Glass tableware is more than a category of objects for serving food. It is a material language that shapes how a table looks and feels. It brings light, openness, and a sense of movement that many other tableware materials do not offer in the same way.

At its best, glass tableware balances use and atmosphere. It works in daily life, but it also makes daily life feel more intentional. And when it is handmade, it gains another dimension entirely: authorship, craft, and a stronger connection between material and experience.

That is what makes glass tableware so compelling. It does not simply sit on a table. It helps define it.

FAQ

What is included in glass tableware?

Glass tableware can include plates, bowls, serving platters, small dishes, and other table pieces made from glass for dining and presentation.

What is the difference between glass tableware and glass dinnerware?

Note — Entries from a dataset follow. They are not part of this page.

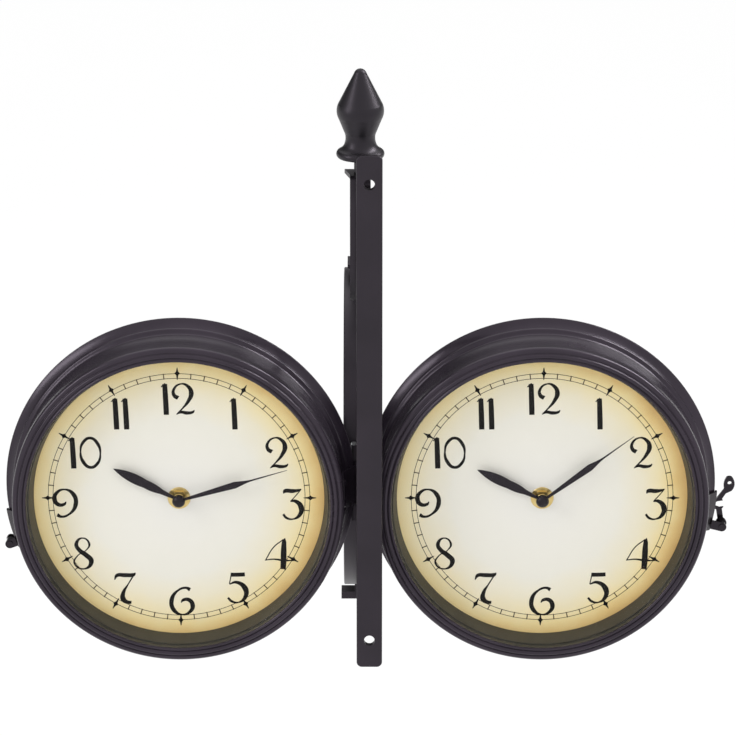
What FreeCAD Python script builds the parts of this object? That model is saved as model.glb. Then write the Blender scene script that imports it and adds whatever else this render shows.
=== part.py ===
"""Double sided station clock: two round half cases that open like a book on a wall bracket.

The row frame: the wall is the plane y = 0, +Y points into the room, +Z is up and the origin lies
midway between the two screw holes of the wall bar. Both half cases stand open, so both dials face
the wall side (-Y). Closed, they meet back to back on the centre ring.

Each half case is described by r, the distance from the axis of its dial, and w, the height above
the plane on which it closes. Open, w runs toward -Y.
"""
import math
import os

import FreeCAD
import Part
import Sketcher

doc = FreeCAD.newDocument("station_clock")
sheet = doc.addObject("Spreadsheet::Sheet", "Sizes")

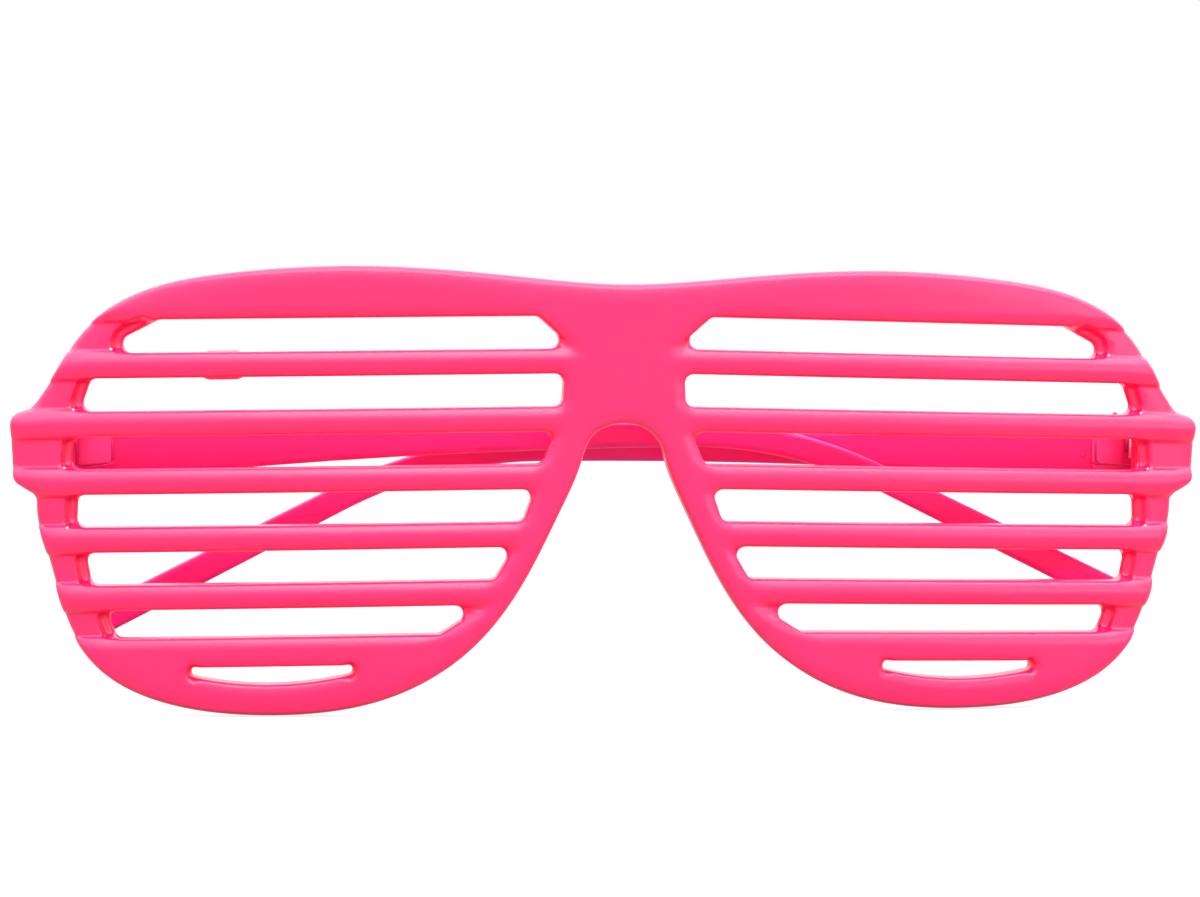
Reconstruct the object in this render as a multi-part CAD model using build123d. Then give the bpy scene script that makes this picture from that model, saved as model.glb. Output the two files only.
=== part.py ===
from build123d import *
import math
import os

# Slatted novelty glasses, folded.
# X runs across the face, the front looks along -Y and +Z is up as worn.
# The origin is the top of the nose arch, on the crest of the front. Millimetres.

# Sizes of the front
half_width = 74.4
brow_height = 19.0
bridge_dip = 1.95
brow_width = 6.27
slat_height = 3.08
slot_height = 3.97
slat_count = 5
last_slot_height = 3.47
lower_bar_height = 3.6
crescent_height = 2.2
rim_width = 4.01
front_depth = 3.2
wrap_radius = 575.0
droop_angle = 1.0

# Edges of the front
slot_corner_radius = 1.1
slot_front_radius = 0.75
slot_back_radius = 0.35
crescent_end_height = 0.7
crescent_corner_radius = 0.3

# Panels between the slats on the outer rims
panel_depth = 0.9
panel_shoulder_radius = 0.5
panel_start = 1.6

# Lugs that carry the hinges
hinge_height_on_front = 4.0
lug_height = 9.6
lug_length = 7.5
lug_chamfer = 1.4
lug_step = 1.35
lug_corner_radius = 1.6
lug_overlap = 1.0

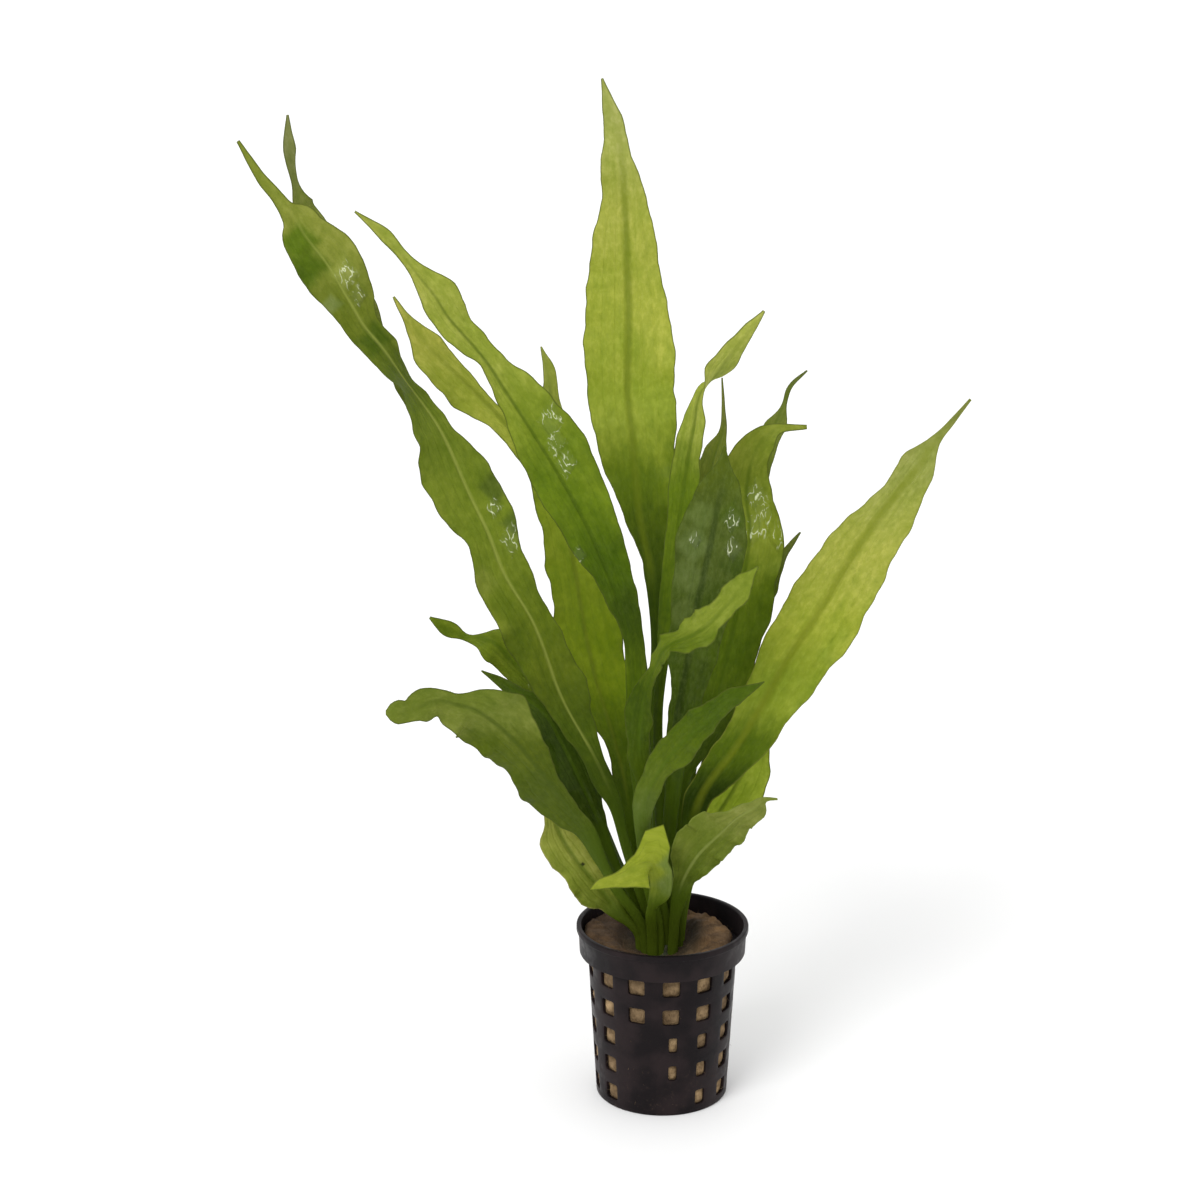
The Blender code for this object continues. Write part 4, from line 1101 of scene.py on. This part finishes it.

Glass dinnerware usually refers more directly to plates and bowls used during meals, while glass tableware is the broader category that can also include serving and styling pieces.

Is glass tableware suitable for everyday use?

Yes, well made glass tableware can be suitable for everyday use. The important factors are quality, finish, balance, and how the piece was made.

Why does handmade glass tableware feel different?

Handmade glass tableware often feels different because it shows more material character, more subtle variation, and a stronger sense of craftsmanship than factory made pieces.

Does glass tableware work in modern interiors?

Yes, glass tableware works especially well in modern interiors because it can feel light, refined, visually open, and highly adaptable.

Why do people choose glass tableware?

People often choose glass tableware for its light reflecting quality, its visual depth, and the way it helps create a more expressive and elegant table setting.